◆ **The request**
Nothing but the lines from the line with "bpy.data.objects.remove(obj)" through the end of the data is to be copied, and each is to be copied exactly.

- - - - -

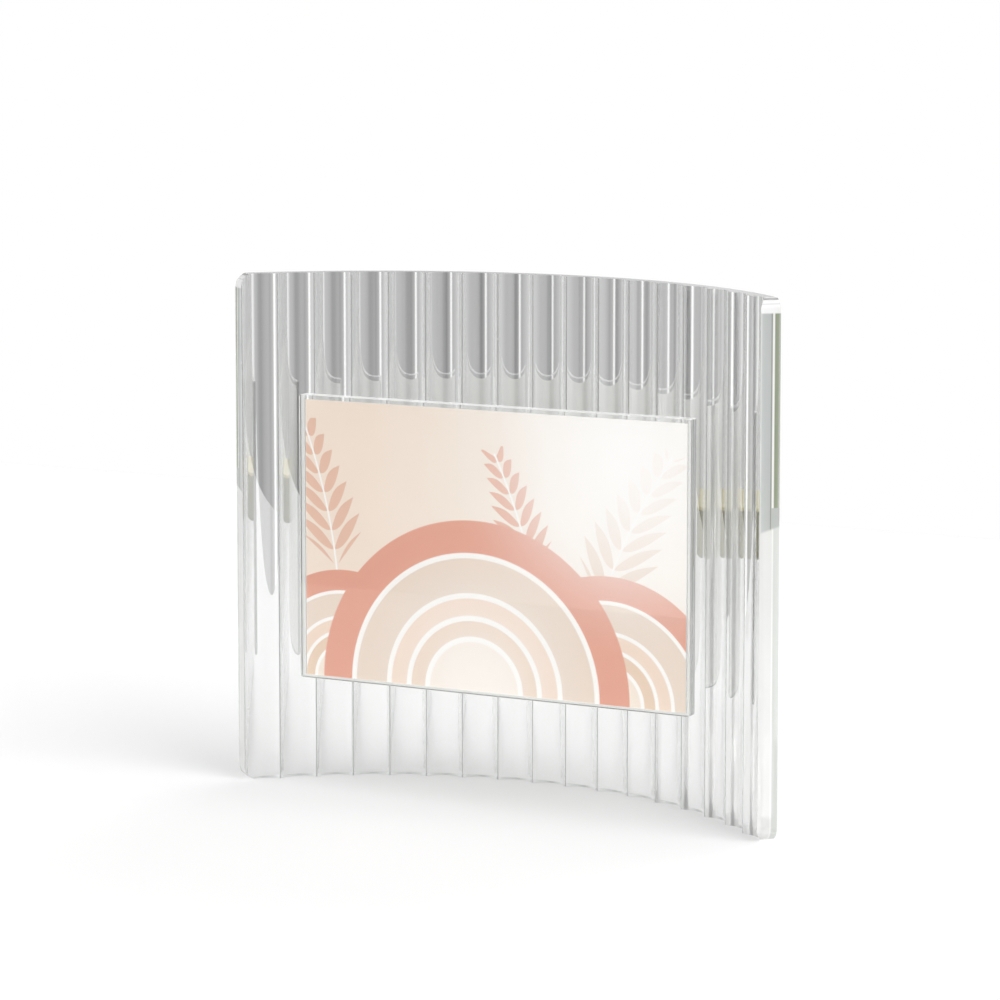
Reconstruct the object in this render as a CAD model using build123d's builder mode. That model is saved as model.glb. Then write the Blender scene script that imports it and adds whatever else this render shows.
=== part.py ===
"""A free-standing picture frame.

A curved glass panel, fluted on its hollow side, stands on its lower edge. A flat photo pocket of two
clear sheets floats in front of it, across the curve, on one clear block. The print drops into the
pocket from above. X runs to the viewer's right, Y away from the viewer and Z up. The origin is on the
ground, at the middle of the frame's width and depth.
"""

import os
from math import asin, cos, degrees, radians, sin

from build123d import *

os.makedirs("parts", exist_ok=True)

# Fluted panel, measured at its sharp ridges, which all lie on one circle
panel_height = 186.0
ridge_radius = 136.3
panel_thickness = 7.1
flute_count = 17
flute_angle = 5.68
flute_depth = 2.75
ridge_land = 0.5
panel_corner_radius = 5.0

# Print, a standard 15 x 10 cm one
print_width = 150.0
print_height = 100.0
print_thickness = 0.3

# Photo pocket
sheet_thickness = 2.0
print_play = 0.15
print_side_gap = 0.3
side_strip_width = 1.6
bottom_strip_height = 1.0
top_margin = 1.8
sheet_corner_radius = 0.8
pocket_bottom = 41.3
standoff = 42.6

# Block that carries the pocket, with its two bonding pads
block_width = 48.0
block_height = 18.5
block_bevel = 1.0
pad_thickness = 0.5
pad_margin = 1.5
glue_line = 0.05

# Sizes that follow from those above
strip_thickness = print_thickness + 2 * print_play
pocket_thickness = 2 * sheet_thickness + strip_thickness
sheet_width = print_width + 2 * (print_side_gap + side_strip_width)
sheet_height = bottom_strip_height + print_height + top_margin
pocket_middle = pocket_bottom + sheet_height / 2
back_radius = ridge_radius + panel_thickness
half_angle = flute_angle * flute_count / 2

# Depths along Y, first from the centre of the panel's curve, then from the origin
pocket_front_depth = ridge_radius - standoff - pocket_thickness
panel_front_depth = ridge_radius * cos(radians(half_angle))
curve_centre = -(min(pocket_front_depth, panel_front_depth) + back_radius) / 2
pocket_front = curve_centre + pocket_front_depth
strip_front = pocket_front + sheet_thickness
back_sheet_front = strip_front + strip_thickness
pocket_back = back_sheet_front + sheet_thickness


def around(radius, angle):
    """Point in plan on the panel's curve, with the angle in degrees from straight back."""
    return (radius * sin(radians(angle)), curve_centre + radius * cos(radians(angle)))


def upright(depth):
    """Plane that faces the viewer, at a depth along Y."""
    return Plane.XZ.offset(-depth)


def sheet_outline():
    """Outline of either sheet, seen from the front."""
    with Locations((0, pocket_middle)):
        RectangleRounded(sheet_width, sheet_height, sheet_corner_radius)


def keep_box(left, right, bottom, top):
    """Cut the sketch down to the stretch between these four edges."""
    with Locations(((left + right) / 2, (bottom + top) / 2)):
        Rectangle(right - left, top - bottom, mode=Mode.INTERSECT)


def save(part, name):
    """Label a finished piece and write it under its name."""
    part.label = name
    export_step(part, f"parts/{name}.step")


# Fluted panel: hollow flutes towards the viewer, a smooth back and flat ends
land_angle = degrees(2 * asin(ridge_land / 2 / ridge_radius))

with BuildPart() as fluted_panel:
    with BuildSketch():
        with BuildLine():
            for flute in range(flute_count):
                left = flute_angle * flute - half_angle
                start = left + (land_angle / 2 if flute > 0 else 0)
                right = left + flute_angle
                end = right - (land_angle / 2 if flute < flute_count - 1 else 0)
                ThreePointArc(
                    around(ridge_radius, start),
                    around(ridge_radius + flute_depth, left + flute_angle / 2),
                    around(ridge_radius, end),
                )
                if flute < flute_count - 1:
                    Line(around(ridge_radius, end), around(ridge_radius, end + land_angle))
            Line(around(ridge_radius, half_angle), around(back_radius, half_angle))
            ThreePointArc(
                around(back_radius, half_angle),
                around(back_radius, 0),
                around(back_radius, -half_angle),
            )
            Line(around(back_radius, -half_angle), around(ridge_radius, -half_angle))
        make_face()
    extrude(amount=panel_height)
    ends = fluted_panel.faces().sort_by(Axis.X)
    corners = [edge for end in (ends[0], ends[-1]) for edge in end.edges().group_by(Axis.Z)[0]]
    corners += [edge for end in (ends[0], ends[-1]) for edge in end.edges().group_by(Axis.Z)[-1]]
    fillet(corners, radius=panel_corner_radius)
save(fluted_panel.part, "fluted_panel")

# Front and back sheets of the pocket
with BuildPart() as front_sheet:
    with BuildSketch(upright(pocket_front)):
        sheet_outline()
    extrude(amount=-sheet_thickness)
save(front_sheet.part, "front_sheet")

with BuildPart() as back_sheet:
    with BuildSketch(upright(back_sheet_front)):
        sheet_outline()
    extrude(amount=-sheet_thickness)
save(back_sheet.part, "back_sheet")

# Thin strips between the sheets: they leave the pocket open at the top
strip_inner = sheet_width / 2 - side_strip_width
strip_foot = pocket_bottom + bottom_strip_height
sheet_top = pocket_bottom + sheet_height

with BuildPart() as bottom_strip:
    with BuildSketch(upright(strip_front)):
        sheet_outline()
        keep_box(-sheet_width / 2, sheet_width / 2, pocket_bottom, strip_foot)
    extrude(amount=-strip_thickness)
save(bottom_strip.part, "bottom_strip")

for side, name in ((-1, "left_strip"), (1, "right_strip")):
    inner, outer = side * strip_inner, side * sheet_width / 2
    with BuildPart() as side_strip:
        with BuildSketch(upright(strip_front)):
            sheet_outline()
            keep_box(min(inner, outer), max(inner, outer), strip_foot, sheet_top)
        extrude(amount=-strip_thickness)
    save(side_strip.part, name)

# Print, standing on the bottom strip
with BuildPart() as photo_print:
    with BuildSketch(upright(strip_front + print_play)):
        with Locations((0, strip_foot + print_height / 2)):
            Rectangle(print_width, print_height)
    extrude(amount=-print_thickness)
save(photo_print.part, "photo_print")

# Block behind the pocket's middle, its back end shaped to the circle of the ridges
block_front = pocket_back + pad_thickness
block_radius = ridge_radius - glue_line - pad_thickness

with BuildPart() as support_block:
    with BuildSketch(Plane.XY.offset(pocket_middle - block_height / 2)):
        with Locations((0, curve_centre)):
            Circle(block_radius)
        with Locations((0, block_front + block_radius / 2)):
            Rectangle(block_width, block_radius, mode=Mode.INTERSECT)
    extrude(amount=block_height)
    chamfer(support_block.edges().filter_by(Axis.Y), length=block_bevel)
save(support_block.part, "support_block")

# Bonding pads: a flat one on the back sheet, a curved one on the ridges
with BuildPart() as front_pad:
    with BuildSketch(upright(pocket_back)):
        with Locations((0, pocket_middle)):
            Rectangle(block_width - 2 * pad_margin, block_height - 2 * pad_margin)
    extrude(amount=-pad_thickness)
save(front_pad.part, "front_pad")

with BuildPart() as rear_pad:
    with BuildSketch(Plane.XY.offset(pocket_middle - block_height / 2 + pad_margin)):
        with Locations((0, curve_centre)):
            Circle(block_radius + pad_thickness)
            Circle(block_radius, mode=Mode.SUBTRACT)
        with Locations((0, curve_centre + block_radius)):
            Rectangle(block_width - 2 * pad_margin, block_width, mode=Mode.INTERSECT)
    extrude(amount=block_height - 2 * pad_margin)
save(rear_pad.part, "rear_pad")
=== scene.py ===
# %% [markdown]
# A table photo frame: one curved glass panel, fluted on its hollow side, and a flat clear pocket that
# floats in front of it with the print inside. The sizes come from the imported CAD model, which is loaded
# first and never moved. Everything made here is in metres and in the same frame: X to the viewer's right,
# Y away from the viewer, Z up.

# %% Load the frame
from math import atan2, cos, degrees, hypot, pi, radians, sin

import bmesh
import bpy
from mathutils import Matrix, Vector


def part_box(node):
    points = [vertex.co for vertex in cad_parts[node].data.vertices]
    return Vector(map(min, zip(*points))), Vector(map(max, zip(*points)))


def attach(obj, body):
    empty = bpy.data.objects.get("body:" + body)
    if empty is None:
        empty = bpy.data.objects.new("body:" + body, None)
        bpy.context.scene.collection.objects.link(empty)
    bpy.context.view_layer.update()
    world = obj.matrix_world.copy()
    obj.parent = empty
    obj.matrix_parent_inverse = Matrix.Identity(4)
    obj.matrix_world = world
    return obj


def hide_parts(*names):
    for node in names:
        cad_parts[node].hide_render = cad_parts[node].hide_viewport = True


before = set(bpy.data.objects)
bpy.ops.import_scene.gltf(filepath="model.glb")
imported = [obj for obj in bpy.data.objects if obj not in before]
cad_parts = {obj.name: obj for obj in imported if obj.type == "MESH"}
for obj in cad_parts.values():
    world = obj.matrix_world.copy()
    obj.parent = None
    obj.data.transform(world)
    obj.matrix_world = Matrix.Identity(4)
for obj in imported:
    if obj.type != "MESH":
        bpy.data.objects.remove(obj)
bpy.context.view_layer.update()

scene = bpy.context.scene
mm = 0.001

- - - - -

◆ **Output**
        bpy.data.objects.remove(obj)
bpy.context.view_layer.update()

scene = bpy.context.scene
mm = 0.001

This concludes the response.